Original content contained sensitive data that was replaced with [REDACTED].
Stored memory: mem:fact-01JDXYZ...
Patterns covered include:
- AWS access key IDs (
AKIA…) - GitHub personal access tokens (
ghp_…,gho_…,ghu_…,ghs_…,ghr_…) - OpenAI keys (
sk-…) and Anthropic keys (sk-ant-…) - Fluree API keys (
flk_…) - Generic
api_key=…/apikey: …assignments password=…/passwd: …assignments- Connection strings with inline credentials (
postgres://,mysql://,mongodb://,redis://,amqp://containinguser:pass@host) - PEM private keys (
-----BEGIN … PRIVATE KEY-----) - Bearer tokens (
Bearer eyJ…) - JWT tokens (three base64 segments separated by dots)
Redaction preserves enough context that the memory still makes sense (e.g. "Use the API key [REDACTED] from 1Password") while the actual value never reaches the TTL file.
The detector is pattern-based, not entropy-based — well-disguised secrets outside these patterns can still slip through. Treat redaction as a safety net, not a guarantee.
Scope as the privacy boundary
Memory visibility is controlled by scope (repo or user), not by a separate sensitivity level. Repo-scoped memories live in .fluree-memory/repo.ttl and are committed to git, so they're visible to anyone with repo access. User-scoped memories live in .fluree-memory/.local/user.ttl, which is gitignored.

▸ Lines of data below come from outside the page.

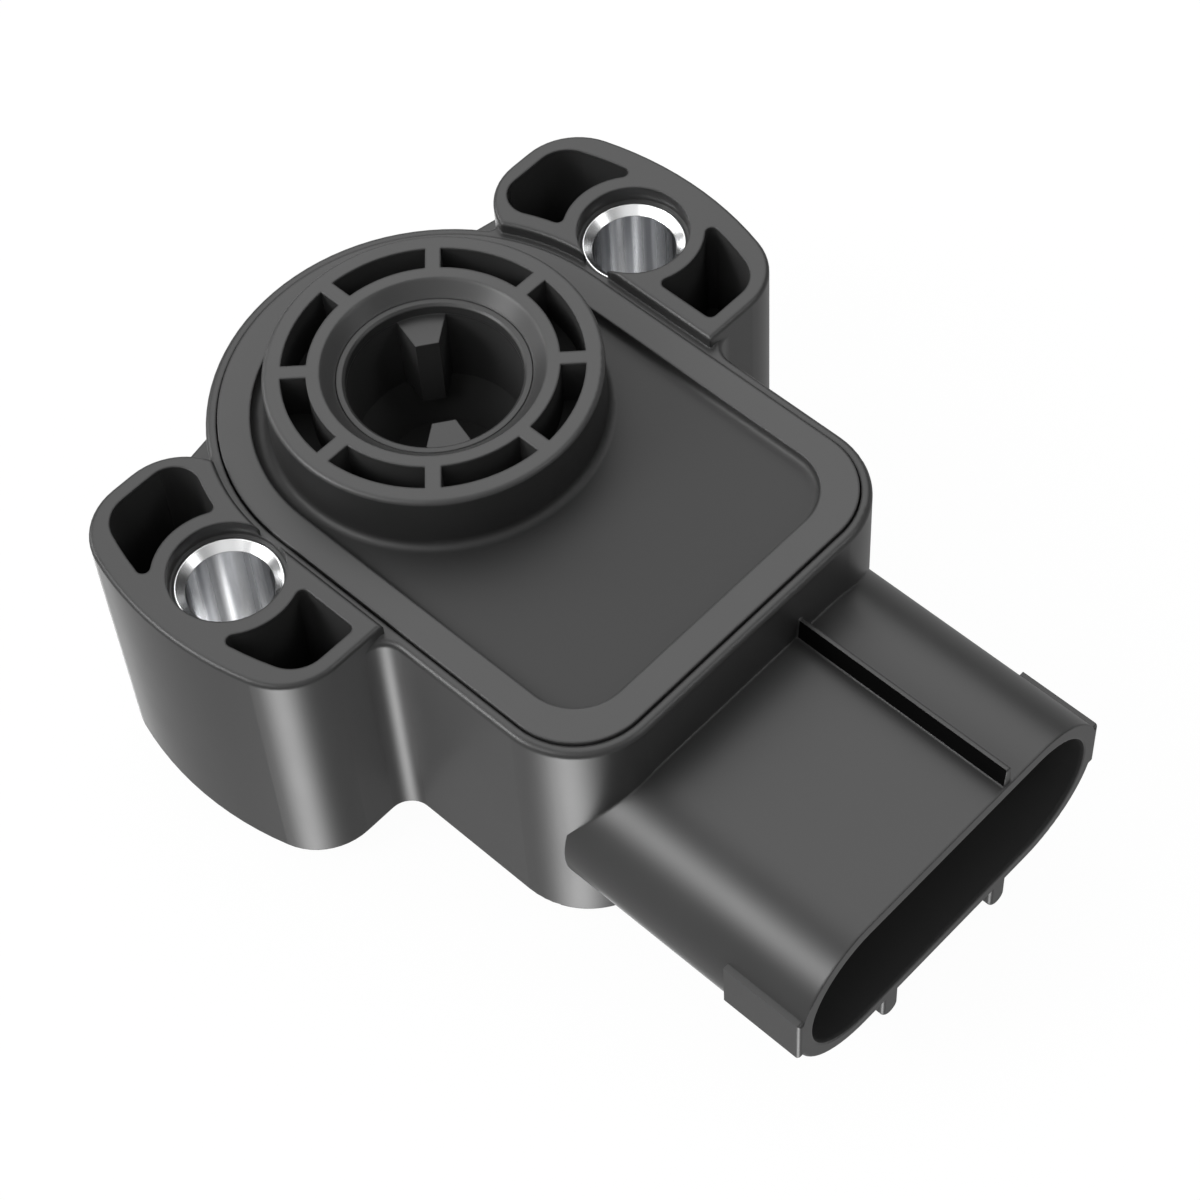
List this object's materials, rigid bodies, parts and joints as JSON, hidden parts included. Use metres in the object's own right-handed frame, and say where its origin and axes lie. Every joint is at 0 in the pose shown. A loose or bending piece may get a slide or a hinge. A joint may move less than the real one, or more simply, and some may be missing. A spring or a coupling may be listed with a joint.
{
  "type": "throttle position sensor",
  "caption": "Throttle position sensor: moulded case with screw ears, a piloting boss round a spring-returned drive rotor, and a connector socket.",
  "frame": {"origin": "on the pilot boss axis, in the plane of the ear faces that seat on the throttle body", "axes": "+Z out of the pilot boss, towards the throttle body; +X out of the connector; +Y towards the ear on the guide rib's side"},
  "size_m": [0.0639, 0.0528, 0.026],
  "materials": {
    "case_plastic": "satin black glass-filled moulding",
    "cover_plastic": "satin black glass-filled moulding",
    "rotor_plastic": "satin black moulding",
    "seal_rubber": "black elastomer",
    "limiter_metal": "bright turned metal",
    "spring_steel": "drawn spring steel",
    "washer_bronze": "plain bronze",
    "board_laminate": "glass laminate",
    "resistor_ink": "cured carbon ink",
    "silver_ink": "matt silver print",
    "tinned_terminal": "tin plated",
    "solder": "bright solder",
    "wiper_metal": "bright spring alloy"
  },
  "bodies": {
    "case": {"housing": "case_plastic", "front_cover": "cover_plastic", "cover_seal": "seal_rubber", "limiter_near": "limiter_metal", "limiter_far": "limiter_metal", "shaft_seal": "seal_rubber", "spring_washer": "spring_steel", "thrust_washer": "washer_bronze", "return_spring": "spring_steel", "element_board": "board_laminate", "resistor_track": "resistor_ink", "collector_track": "silver_ink", "conductor_near": "silver_ink", "conductor_middle": "silver_ink", "conductor_far": "silver_ink", "terminal_1": "tinned_terminal", "terminal_2": "tinned_terminal", "terminal_3": "tinned_terminal", "solder_joint_1": "solder", "solder_joint_2": "solder", "solder_joint_3": "solder"},
    "rotor": {"rotor": "rotor_plastic", "wiper": "wiper_metal"}
  },
  "joints": [
    {"name": "rotor_turn", "type": "hinge", "parent": "case", "child": "rotor", "pos_m": [0, 0, 0], "axis": [0, 0, 1], "range_deg": [0, 90], "stiffness_Nm_per_rad": 0.005, "springref_deg": -5.73}
  ]
}
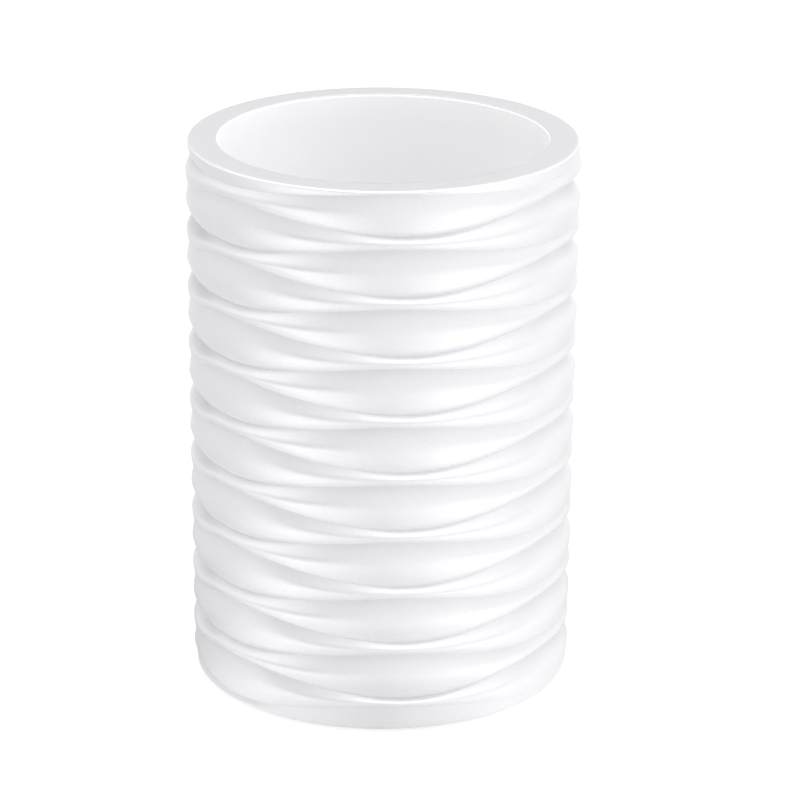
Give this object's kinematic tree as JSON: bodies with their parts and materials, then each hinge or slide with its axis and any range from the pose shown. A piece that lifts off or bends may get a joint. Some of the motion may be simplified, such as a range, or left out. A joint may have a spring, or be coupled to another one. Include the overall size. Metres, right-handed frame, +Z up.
{
  "type": "bathroom tumbler",
  "caption": "Free-standing bathroom tumbler of cast resin with a pearl-white wave-ribbed outside, a smooth white inner cup and a foam base pad",
  "frame": {"origin": "Centre of the face that the tumbler rests on", "axes": "+Z up along the axis of the cup to the mouth, -Y the side that faces the viewer, +X to the viewer's right"},
  "size_m": [0.076, 0.0759, 0.108],
  "materials": {
    "pearl_resin": "pearl lacquer over cast resin",
    "white_plastic": "smooth moulded, matt",
    "foam": "fine closed-cell foam"
  },
  "bodies": {
    "root": {"body": "pearl_resin", "inner_cup": "white_plastic", "base_pad": "foam"}
  },
  "joints": []
}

If something is client-specific or team-internal, put it in user scope or use a private sub-repo. The scope mechanism plus secret-detection on ingest handles what a separate sensitivity field used to.
What if I slip?
If something slipped past the detector and into repo.ttl before you noticed:
fluree memory forget <id>— retracts the memory.- Run
git log -p .fluree-memory/repo.ttland usegit filter-repo(or the BFG) to scrub the history if the value leaked there too. - Rotate the credential at the source. Redaction in memory doesn't rotate keys.
Treat this the same way you'd treat accidentally committing .env — the git history is the hard part, the file is the easy part.